His status now opens a major question for the Blue Jays, with Berrios (slated for a two-up bullpen in Florida on Tuesday and a live batting practice Saturday), Yesavage (three-inning, 45-pitch sim game Friday) and Bieber (off a mound for the first time this year Saturday) all weeks away from returning.
Their depth at triple-A Buffalo is also worryingly thin, with so few traditional starter options that Austin Voth was signed recently to provide rotation innings. Grant Rogers, Chad Dallas, Adam Macko, Lazaro Estrada and Yariel Rodriguez are all bulk options the club can consider if the Ponce injury is as severe as it appears, with Chase Lee, the Blue Jays’ final pitching cut, capable of up to two innings in a relief role.
The Blue Jays could push their rotation over the next three weeks, as they’ll need a fifth starter only once – on April 8 – between now and April 18. But that would also mean pulling extra rest days from their starters, something they’ve done in years past, too, and likely want to avoid.
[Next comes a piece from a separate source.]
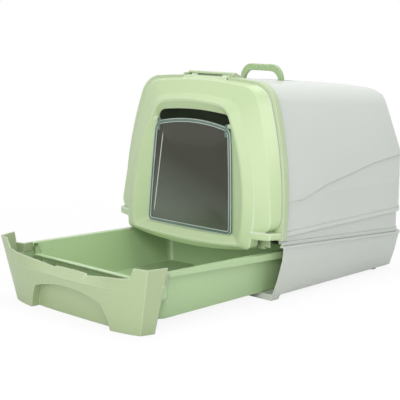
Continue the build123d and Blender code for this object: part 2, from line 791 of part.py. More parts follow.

Either way, some degree of refresh for the pitching staff will be needed after the Rockies chewed up the Blue Jays bullpen so badly that catcher Tyler Heineman had to cover the final two innings, allowing five runs.
“We’re covered for (Tuesday), for sure,” said Schneider. “We’re kind of looking at what we’re going to do going forward in the days after (Tuesday).”
The Blue Jays trailed only 2-1 when the game unravelled in the sixth inning, when Rule 5 pick Spencer Miles, in his third up having already thrown a clean 1.1 innings, surrendered a two-run shot to Troy Johnston in the sixth and walked Jordan Beck. Brendon Little then went strikeout, single, walk, double, double, groundout in what finished as an ugly seven-run frame.
Louis Varland, who allowed an unearned run on an Ernie Clement error in the fourth, Miles and Little are sure to be unavailable Tuesday, while Tyler Rogers, used out of necessity in the seventh, has now pitched in three of four games.
Miles can’t be optioned as a Rule 5 pick, which limits the Blue Jays’ options for a bullpen refresh, and reinforces the challenge of carrying him all season long. As Walker noted Sunday, after Miles’ gutsy debut in the 11th inning of Saturday’s win over the Athletics, “it’s not going to be easy.”
“He’s got an arm I’d love to keep in this organization, and a personality to match,” he continued. “The health of other players, keeping those starters on a little bit of a roll where they’re getting deep into games so we’re not killing our bullpen, is really important because then you’re forced to make moves and we do have some guys that we like a lot that are in that bullpen. We do have optionable arms, of course, but to keep him up here, it’s going to be tricky. He certainly deserves a shot at it and we’re going to do our best to do it.”
One wrong step from Ponce, with starters Berrios, Yesavage and Bieber not yet on the horizon, is all it took to disrupt the stability of the rotation and leave the bullpen in a tenuous spot. A good outing by Max Scherzer on Tuesday can help everyone reset, but the Blue Jays are suddenly facing an immediate need and a gap until their pitching depth, which before Monday, looked like possible surplus, is going to be ready.